### What the task asks
Retype, exactly as written, every line from the one containing "Write part 2" down to the one containing "[(EAR_EDGE, around_ear_end), (BAR_EDGE, any_edge)])", including both, and nothing else.

### Input data
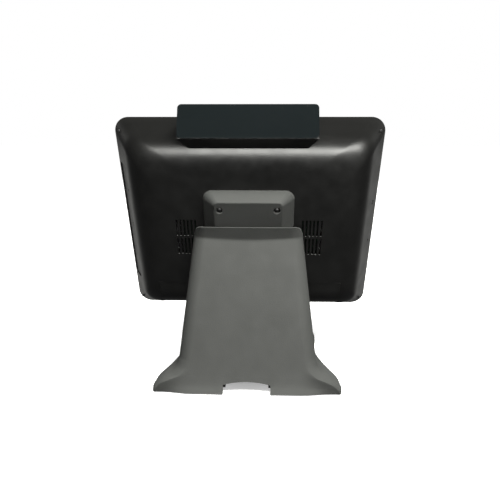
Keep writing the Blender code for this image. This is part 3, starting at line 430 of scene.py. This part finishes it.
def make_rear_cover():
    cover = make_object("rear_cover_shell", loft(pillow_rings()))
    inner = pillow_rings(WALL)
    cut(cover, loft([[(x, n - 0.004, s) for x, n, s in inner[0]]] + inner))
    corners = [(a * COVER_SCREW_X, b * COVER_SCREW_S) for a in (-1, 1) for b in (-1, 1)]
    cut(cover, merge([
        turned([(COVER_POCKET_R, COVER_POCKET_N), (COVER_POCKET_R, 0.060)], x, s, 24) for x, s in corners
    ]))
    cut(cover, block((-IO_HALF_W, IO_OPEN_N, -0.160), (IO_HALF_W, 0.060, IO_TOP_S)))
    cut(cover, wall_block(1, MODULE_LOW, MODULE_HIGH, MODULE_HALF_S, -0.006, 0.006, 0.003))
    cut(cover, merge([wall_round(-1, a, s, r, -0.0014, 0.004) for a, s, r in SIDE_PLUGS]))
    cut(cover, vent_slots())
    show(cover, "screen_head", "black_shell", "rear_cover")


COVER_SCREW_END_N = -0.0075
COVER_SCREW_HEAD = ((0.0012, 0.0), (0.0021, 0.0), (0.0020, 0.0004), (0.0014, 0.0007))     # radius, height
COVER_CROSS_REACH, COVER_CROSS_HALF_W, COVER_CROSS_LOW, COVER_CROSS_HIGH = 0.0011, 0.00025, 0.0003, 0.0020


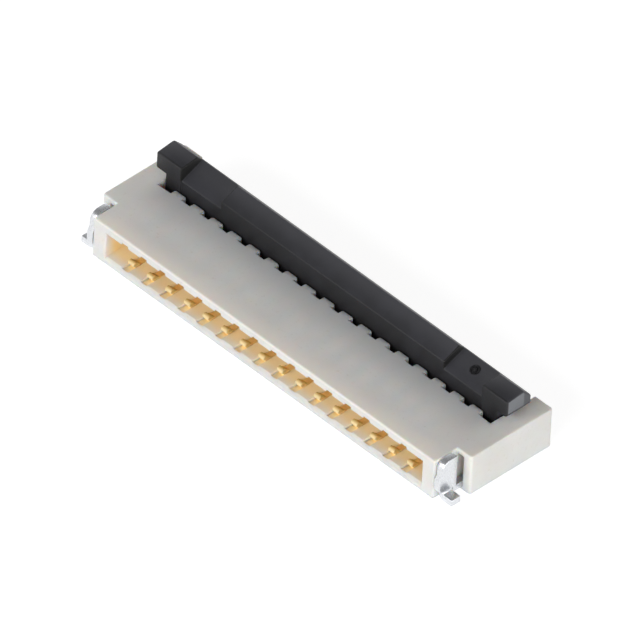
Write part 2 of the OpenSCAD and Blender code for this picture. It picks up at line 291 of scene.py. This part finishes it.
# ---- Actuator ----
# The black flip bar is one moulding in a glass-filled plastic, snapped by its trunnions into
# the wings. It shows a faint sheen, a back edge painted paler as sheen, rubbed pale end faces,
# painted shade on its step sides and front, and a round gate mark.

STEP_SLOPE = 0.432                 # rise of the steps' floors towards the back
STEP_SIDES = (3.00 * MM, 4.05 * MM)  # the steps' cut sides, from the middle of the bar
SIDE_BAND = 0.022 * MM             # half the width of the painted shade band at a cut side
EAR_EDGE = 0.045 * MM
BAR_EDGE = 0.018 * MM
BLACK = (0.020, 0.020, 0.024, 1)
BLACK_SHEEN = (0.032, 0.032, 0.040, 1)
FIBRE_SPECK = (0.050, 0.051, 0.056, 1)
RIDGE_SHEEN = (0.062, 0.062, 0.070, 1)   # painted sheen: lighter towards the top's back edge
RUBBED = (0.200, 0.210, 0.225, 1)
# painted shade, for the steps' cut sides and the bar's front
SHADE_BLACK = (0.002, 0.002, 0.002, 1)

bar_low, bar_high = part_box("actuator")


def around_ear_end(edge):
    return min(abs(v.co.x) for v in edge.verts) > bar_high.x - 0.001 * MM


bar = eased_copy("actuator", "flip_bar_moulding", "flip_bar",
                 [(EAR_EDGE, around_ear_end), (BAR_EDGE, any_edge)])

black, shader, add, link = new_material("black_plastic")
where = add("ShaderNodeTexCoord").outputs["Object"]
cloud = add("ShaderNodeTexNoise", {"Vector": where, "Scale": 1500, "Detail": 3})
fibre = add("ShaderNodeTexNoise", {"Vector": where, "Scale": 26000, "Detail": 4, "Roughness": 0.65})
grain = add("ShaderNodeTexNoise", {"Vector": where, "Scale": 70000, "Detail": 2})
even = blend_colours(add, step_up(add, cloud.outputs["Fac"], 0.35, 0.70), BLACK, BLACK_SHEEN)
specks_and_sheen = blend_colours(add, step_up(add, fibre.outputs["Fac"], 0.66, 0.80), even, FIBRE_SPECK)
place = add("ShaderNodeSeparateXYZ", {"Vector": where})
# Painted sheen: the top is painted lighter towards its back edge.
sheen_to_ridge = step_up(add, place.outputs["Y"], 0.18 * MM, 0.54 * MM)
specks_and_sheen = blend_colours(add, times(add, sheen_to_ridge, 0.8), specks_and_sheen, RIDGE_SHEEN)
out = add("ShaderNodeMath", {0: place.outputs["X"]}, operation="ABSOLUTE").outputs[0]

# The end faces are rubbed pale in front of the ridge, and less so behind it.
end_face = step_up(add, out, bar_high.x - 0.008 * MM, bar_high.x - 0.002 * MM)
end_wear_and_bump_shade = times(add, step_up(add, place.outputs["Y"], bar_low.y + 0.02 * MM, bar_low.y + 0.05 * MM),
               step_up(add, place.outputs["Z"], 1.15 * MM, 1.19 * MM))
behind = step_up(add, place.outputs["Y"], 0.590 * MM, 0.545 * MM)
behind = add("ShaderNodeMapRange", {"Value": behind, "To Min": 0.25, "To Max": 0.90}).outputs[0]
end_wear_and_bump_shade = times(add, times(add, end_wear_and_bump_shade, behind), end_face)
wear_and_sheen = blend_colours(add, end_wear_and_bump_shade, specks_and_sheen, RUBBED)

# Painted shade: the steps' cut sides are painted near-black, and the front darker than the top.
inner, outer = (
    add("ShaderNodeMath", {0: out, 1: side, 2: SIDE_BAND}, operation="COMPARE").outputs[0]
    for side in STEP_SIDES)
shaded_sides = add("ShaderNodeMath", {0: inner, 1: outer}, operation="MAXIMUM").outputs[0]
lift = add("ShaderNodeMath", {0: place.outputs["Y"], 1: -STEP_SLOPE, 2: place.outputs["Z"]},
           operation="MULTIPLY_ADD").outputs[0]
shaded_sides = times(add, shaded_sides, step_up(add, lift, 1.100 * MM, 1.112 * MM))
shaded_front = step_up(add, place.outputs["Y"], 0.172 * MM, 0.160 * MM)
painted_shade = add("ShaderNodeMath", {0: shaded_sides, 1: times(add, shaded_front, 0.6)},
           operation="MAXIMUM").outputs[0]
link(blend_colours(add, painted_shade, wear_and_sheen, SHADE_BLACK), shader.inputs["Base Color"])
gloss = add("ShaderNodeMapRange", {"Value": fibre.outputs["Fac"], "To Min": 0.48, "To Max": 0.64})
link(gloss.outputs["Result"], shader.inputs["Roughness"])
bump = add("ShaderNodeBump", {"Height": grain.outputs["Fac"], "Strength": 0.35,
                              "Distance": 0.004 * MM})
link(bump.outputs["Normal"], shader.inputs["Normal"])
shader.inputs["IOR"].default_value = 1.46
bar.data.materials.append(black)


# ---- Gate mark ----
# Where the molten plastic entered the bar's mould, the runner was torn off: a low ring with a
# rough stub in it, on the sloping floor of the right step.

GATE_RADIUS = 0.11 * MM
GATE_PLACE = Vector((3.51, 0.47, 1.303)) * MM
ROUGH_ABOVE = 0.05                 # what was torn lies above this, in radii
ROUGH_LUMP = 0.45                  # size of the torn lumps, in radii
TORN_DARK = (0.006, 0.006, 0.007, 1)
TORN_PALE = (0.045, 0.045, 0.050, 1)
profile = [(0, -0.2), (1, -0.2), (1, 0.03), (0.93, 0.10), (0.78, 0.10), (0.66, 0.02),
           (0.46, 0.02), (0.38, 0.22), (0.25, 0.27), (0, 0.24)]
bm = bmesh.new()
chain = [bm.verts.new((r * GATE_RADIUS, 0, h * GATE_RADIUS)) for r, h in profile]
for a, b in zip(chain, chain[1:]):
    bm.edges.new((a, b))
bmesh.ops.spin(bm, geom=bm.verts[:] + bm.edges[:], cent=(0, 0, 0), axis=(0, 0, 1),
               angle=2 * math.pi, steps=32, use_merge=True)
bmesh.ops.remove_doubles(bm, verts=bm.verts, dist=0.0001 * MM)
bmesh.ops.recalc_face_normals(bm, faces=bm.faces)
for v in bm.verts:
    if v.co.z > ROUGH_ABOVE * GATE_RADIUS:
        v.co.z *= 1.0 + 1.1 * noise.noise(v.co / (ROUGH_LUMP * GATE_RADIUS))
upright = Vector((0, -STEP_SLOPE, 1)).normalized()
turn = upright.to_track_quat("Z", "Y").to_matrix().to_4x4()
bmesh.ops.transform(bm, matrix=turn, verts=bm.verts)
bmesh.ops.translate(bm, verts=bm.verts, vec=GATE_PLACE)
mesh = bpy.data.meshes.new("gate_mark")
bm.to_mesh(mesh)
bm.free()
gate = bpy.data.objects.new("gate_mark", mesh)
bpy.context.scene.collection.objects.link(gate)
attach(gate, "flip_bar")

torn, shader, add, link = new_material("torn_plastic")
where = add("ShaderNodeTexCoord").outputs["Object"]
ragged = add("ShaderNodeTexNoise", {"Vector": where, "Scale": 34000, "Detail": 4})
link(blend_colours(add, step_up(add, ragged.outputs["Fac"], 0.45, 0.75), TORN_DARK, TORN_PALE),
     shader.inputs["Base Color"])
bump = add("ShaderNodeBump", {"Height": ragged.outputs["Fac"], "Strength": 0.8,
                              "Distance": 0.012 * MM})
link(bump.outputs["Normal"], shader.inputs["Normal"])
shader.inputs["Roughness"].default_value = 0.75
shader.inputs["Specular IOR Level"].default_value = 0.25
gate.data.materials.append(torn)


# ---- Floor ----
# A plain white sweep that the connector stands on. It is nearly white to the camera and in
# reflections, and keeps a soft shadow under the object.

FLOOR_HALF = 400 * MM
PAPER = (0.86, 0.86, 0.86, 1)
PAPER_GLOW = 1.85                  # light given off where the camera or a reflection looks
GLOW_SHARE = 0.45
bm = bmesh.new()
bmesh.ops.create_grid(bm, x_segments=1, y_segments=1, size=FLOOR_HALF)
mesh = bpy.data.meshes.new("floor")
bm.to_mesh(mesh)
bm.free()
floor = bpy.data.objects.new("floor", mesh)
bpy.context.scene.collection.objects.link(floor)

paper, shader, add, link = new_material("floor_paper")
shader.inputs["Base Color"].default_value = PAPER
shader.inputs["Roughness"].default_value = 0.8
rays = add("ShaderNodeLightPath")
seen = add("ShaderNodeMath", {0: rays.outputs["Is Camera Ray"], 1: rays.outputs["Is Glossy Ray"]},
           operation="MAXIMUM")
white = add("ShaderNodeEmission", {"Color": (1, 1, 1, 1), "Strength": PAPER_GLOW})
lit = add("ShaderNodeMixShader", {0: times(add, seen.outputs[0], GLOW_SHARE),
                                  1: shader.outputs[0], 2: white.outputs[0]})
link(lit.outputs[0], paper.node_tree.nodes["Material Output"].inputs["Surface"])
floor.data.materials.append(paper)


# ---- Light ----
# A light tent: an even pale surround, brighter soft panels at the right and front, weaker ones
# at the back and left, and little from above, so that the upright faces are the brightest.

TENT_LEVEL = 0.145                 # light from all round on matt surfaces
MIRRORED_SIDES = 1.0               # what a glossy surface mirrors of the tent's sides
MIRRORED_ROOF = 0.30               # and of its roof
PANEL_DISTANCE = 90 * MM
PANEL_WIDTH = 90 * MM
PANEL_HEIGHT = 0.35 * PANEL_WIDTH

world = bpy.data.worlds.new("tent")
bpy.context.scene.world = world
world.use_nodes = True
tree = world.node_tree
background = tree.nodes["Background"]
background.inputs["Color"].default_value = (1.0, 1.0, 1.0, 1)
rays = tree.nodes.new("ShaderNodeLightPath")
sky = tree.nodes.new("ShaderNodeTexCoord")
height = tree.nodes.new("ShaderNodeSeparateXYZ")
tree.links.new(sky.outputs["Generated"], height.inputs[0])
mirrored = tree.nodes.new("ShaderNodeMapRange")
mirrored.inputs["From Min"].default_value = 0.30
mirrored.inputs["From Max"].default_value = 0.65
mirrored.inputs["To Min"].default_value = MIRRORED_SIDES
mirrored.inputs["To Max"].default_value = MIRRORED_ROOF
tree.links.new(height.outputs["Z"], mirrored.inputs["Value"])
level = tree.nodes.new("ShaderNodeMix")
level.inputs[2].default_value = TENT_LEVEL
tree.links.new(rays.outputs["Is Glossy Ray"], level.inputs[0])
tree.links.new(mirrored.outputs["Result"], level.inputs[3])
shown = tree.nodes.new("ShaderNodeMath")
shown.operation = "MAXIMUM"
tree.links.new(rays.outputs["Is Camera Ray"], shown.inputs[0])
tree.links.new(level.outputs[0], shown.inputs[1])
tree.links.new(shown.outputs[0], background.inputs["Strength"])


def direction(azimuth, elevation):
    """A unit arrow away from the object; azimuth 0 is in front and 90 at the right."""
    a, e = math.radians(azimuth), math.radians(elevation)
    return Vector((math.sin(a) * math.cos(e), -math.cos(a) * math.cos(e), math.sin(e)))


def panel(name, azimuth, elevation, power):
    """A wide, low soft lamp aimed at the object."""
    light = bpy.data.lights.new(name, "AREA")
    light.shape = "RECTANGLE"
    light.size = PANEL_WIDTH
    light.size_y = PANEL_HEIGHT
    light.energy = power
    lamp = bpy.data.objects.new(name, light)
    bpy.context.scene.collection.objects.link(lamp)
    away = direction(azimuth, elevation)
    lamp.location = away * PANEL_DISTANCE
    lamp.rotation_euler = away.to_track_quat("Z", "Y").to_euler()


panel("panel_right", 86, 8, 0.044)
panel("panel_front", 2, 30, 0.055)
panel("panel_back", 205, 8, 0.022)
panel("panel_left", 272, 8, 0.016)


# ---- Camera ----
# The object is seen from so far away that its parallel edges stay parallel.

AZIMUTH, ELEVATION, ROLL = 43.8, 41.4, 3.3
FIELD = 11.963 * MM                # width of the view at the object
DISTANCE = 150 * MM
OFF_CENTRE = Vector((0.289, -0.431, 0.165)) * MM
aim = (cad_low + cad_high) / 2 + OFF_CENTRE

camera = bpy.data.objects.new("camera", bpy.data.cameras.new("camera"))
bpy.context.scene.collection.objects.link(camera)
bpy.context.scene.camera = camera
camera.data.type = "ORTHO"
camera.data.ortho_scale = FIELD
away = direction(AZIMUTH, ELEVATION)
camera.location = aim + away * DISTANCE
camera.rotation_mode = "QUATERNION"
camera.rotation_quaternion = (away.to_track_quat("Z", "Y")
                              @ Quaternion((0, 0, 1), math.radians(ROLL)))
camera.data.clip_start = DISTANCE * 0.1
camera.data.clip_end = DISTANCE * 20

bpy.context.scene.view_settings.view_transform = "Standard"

---

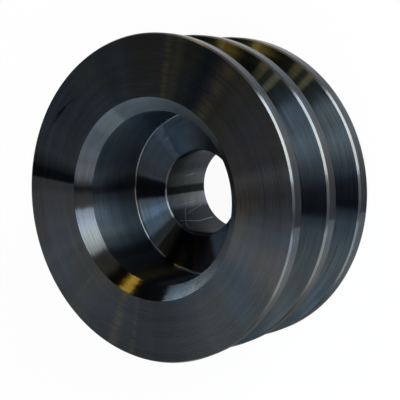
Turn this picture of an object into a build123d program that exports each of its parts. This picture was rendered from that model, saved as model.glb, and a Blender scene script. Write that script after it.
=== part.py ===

* * *

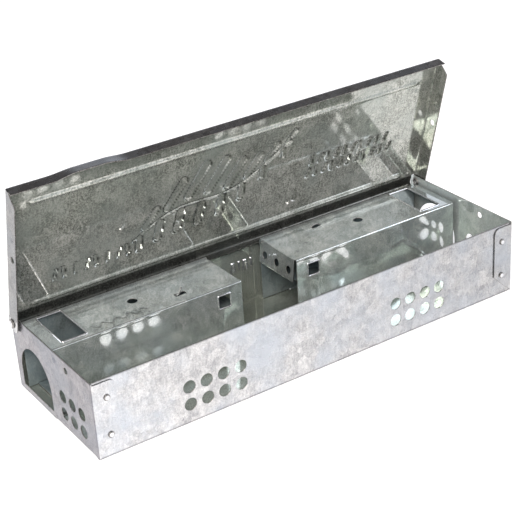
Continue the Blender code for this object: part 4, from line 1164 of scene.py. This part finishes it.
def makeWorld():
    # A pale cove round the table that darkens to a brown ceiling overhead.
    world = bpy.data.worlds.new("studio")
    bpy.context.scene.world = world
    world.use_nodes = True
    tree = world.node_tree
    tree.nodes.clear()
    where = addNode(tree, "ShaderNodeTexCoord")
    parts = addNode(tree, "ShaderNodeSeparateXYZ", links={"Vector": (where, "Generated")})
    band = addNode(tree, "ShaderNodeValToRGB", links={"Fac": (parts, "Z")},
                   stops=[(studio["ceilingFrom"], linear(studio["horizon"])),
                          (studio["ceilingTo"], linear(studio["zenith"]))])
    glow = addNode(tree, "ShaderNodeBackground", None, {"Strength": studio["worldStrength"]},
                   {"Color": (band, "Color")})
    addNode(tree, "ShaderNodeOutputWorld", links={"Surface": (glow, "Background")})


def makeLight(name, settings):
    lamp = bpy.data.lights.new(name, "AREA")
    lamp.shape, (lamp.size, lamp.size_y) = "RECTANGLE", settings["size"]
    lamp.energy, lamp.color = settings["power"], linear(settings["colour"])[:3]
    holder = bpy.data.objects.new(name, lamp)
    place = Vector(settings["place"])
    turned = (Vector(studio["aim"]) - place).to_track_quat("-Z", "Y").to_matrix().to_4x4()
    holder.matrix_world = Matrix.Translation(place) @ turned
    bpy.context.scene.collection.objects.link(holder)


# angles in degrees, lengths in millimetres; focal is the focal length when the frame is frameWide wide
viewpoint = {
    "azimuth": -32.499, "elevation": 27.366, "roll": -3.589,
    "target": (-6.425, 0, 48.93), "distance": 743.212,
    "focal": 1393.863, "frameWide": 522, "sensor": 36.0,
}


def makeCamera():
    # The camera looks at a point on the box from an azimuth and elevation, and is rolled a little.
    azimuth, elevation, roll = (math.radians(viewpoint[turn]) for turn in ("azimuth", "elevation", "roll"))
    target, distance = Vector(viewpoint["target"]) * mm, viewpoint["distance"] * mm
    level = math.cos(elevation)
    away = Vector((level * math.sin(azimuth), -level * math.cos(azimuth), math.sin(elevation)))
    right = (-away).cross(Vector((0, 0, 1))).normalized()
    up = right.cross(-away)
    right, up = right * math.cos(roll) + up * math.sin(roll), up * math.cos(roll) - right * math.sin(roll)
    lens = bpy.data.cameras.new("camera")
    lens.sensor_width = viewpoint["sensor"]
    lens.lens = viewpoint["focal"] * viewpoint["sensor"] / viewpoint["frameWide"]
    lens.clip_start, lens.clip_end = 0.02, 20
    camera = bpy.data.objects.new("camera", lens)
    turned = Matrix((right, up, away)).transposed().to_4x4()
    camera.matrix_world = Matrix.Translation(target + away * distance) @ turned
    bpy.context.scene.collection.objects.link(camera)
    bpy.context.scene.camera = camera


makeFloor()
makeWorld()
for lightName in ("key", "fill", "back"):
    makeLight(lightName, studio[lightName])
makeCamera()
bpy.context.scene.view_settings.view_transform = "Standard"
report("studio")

### Written answer
Write part 2 of the OpenSCAD and Blender code for this picture. It picks up at line 291 of scene.py. This part finishes it.
# ---- Actuator ----
# The black flip bar is one moulding in a glass-filled plastic, snapped by its trunnions into
# the wings. It shows a faint sheen, a back edge painted paler as sheen, rubbed pale end faces,
# painted shade on its step sides and front, and a round gate mark.

STEP_SLOPE = 0.432                 # rise of the steps' floors towards the back
STEP_SIDES = (3.00 * MM, 4.05 * MM)  # the steps' cut sides, from the middle of the bar
SIDE_BAND = 0.022 * MM             # half the width of the painted shade band at a cut side
EAR_EDGE = 0.045 * MM
BAR_EDGE = 0.018 * MM
BLACK = (0.020, 0.020, 0.024, 1)
BLACK_SHEEN = (0.032, 0.032, 0.040, 1)
FIBRE_SPECK = (0.050, 0.051, 0.056, 1)
RIDGE_SHEEN = (0.062, 0.062, 0.070, 1)   # painted sheen: lighter towards the top's back edge
RUBBED = (0.200, 0.210, 0.225, 1)
# painted shade, for the steps' cut sides and the bar's front
SHADE_BLACK = (0.002, 0.002, 0.002, 1)

bar_low, bar_high = part_box("actuator")


def around_ear_end(edge):
    return min(abs(v.co.x) for v in edge.verts) > bar_high.x - 0.001 * MM


bar = eased_copy("actuator", "flip_bar_moulding", "flip_bar",
                 [(EAR_EDGE, around_ear_end), (BAR_EDGE, any_edge)])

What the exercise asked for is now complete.